My pacifist philosophy professors taught me a valuable lesson: that nonviolence can and should strive to be principled, consistent, practical and rationally-defensible. Neither are the self-styled peace advocates whom I am criticizing being consistent about their pacifism as a totalizing platform of Christian life — they are engaging in geopolitics surely — nor are they being consistent in their application of their principles to those geopolitics. Where they criticize the US as an imperialist bully, they see only poor little Russia, afraid and alone hiding behind thousands of nuclear bombs, raping and pillaging its neighbors in self defense. What’s more, for these former friends of mine, there is no actual discourse possible, precisely because any evidence they are presented which might contradict their ideology they summarily dismiss as “western propaganda.”

Actual Christian pacifists, those who struggle with pacifist teachings, and those peace philosophers like Al Dale, Buber and Gandhi, know the difference between fighting a war of choice and helping a people to defend their own homes. Those of us who understand principled pacifism, who want to engage a practical, Justice-based peace, know that the surface-level pseudo-peace of the last twenty years is not a real peace. We know that the thin veneer of peace in post-soviet Russia was only a disguise for the international crime syndicate (i.e. the Russian oligarchy,) which has been busy promoting ethnic nationalisms and destabilizing liberal democracies everywhere. It is painfully obvious to anyone interested in the rule of law that there can be no actual peace so long as Putin and his thugs are free to invade their neighbors whenever they like. To advocate for this false peace at the expense of the Ukrainian people is morally indefensible.

A Veteran for Defending Ukraine

It has been a long and confusing journey for me through war and peace, but I still feel as if my fundamental mission is the same: to participate meaningfully in society, to stand for what is right, and to make the world better. I have found in studying philosophical and theological ethics that there is no autopilot for doing what is right. There is no cardinal direction toward Justice; no cruise-control morality. I believe with Buber that we can inductively determine right and wrong, but that we must otherwise engage in some form of situational dialectics in order to determine what is best, what is relational and mutual. And sometimes this means helping people defend themselves.

In this essay I have not named individuals, though it would have been easy to do so. Nor have I hurled ad hominems or emotive arguments. What I have done is point out a few of the hypocritical positions of those who claim to stand for peace while implicitly colluding with a morally-repugnant Russian war. I have also tried to consistently, rationally and practically demonstrate the need to end bad-faith discussion and to build social unity — if not for the providing of every available defensive means to Ukraine, then at least to the purpose of keeping the discourse from turning sour as Ukraine bleeds.
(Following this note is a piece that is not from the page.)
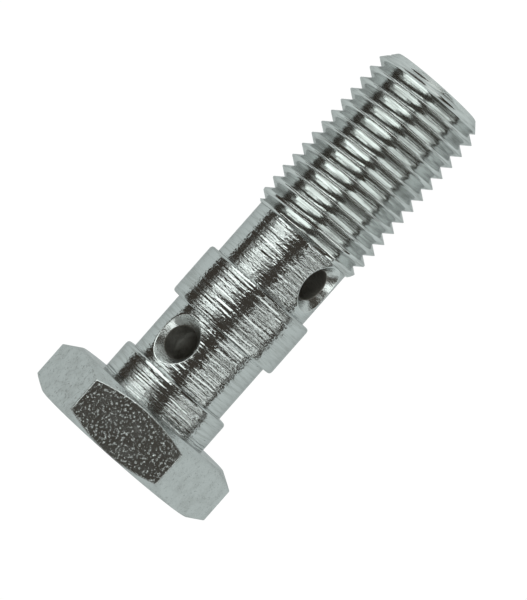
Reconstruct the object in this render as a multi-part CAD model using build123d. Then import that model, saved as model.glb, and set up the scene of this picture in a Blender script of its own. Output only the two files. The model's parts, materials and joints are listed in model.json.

“Stop complaining, Knappenberger!” is not terrible advice, upon reflection. There is a time and a place for such complaints. In the middle of the life-and-death struggle which is happening in Ukraine even now is not such a time. This is a hard lesson — too hard for the dogmatic, who will learn too late how precious life and freedom are. In the meantime, I pray for peace and hope for the safety and victory of the forces of Ukrainian democracy. Slava Ukraine!


E.K. Knappenberger is a former military analyst, religious historian and occasional philosopher in McCauley, West Virginia and Harrisonburg, Virginia.

2 Replies to “Rejecting Ideology, Upholding Justice: A Veteran for Peace on the Ethics of Pacifism and Ukrainian Self-Defense”

  1. Excellent commentary. Much appreciated. As a Veteran and a Christian interested in the cause of peace, I was considering joining/donating to Veterans for Peace. However, I was concerned about some of the positions held by that organization, including the one on NATO. Based on your comments, I’ve decided not to join Veterans for Peace. I’ve been investigating other peace organizations to join and donate to instead. Perhaps you have some recommendations?